An improving economic outlook for 2024 presents a golden opportunity for CEOs to capitalize on rising demand: 87% of surveyed CEOs see growth as a core element of their value creation strategy this year. However, buying behaviors are also changing, and not all companies are prepared to overcome the new challenges created by a dynamic buying environment, slowing growth and potential revenue capture.

For CEOs and growth leaders to retake the advantage, SBI has conducted a study into how buying behaviors are evolving and what implications they present for companies, revealing insights into how top companies are overcoming these challenges. In this blog post, we take a deep dive into our findings and explore how these changes can present growth risks for your value creation plan in 2024.

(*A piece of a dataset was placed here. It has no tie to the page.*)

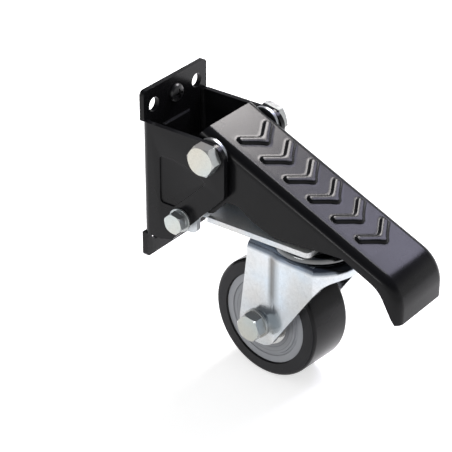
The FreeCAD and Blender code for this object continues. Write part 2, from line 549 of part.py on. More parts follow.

Buying Groups are Larger with More Executive Involvement

The priorities of B2B buyers today are constantly in flux, and a renewed focus on maintaining profitability also brings increased scrutiny on decisions. As a result, we see buying groups getting more members, with an average of 11 stakeholders per team. Moreover, these new members often comprise senior executives who can overrule decisions at any point.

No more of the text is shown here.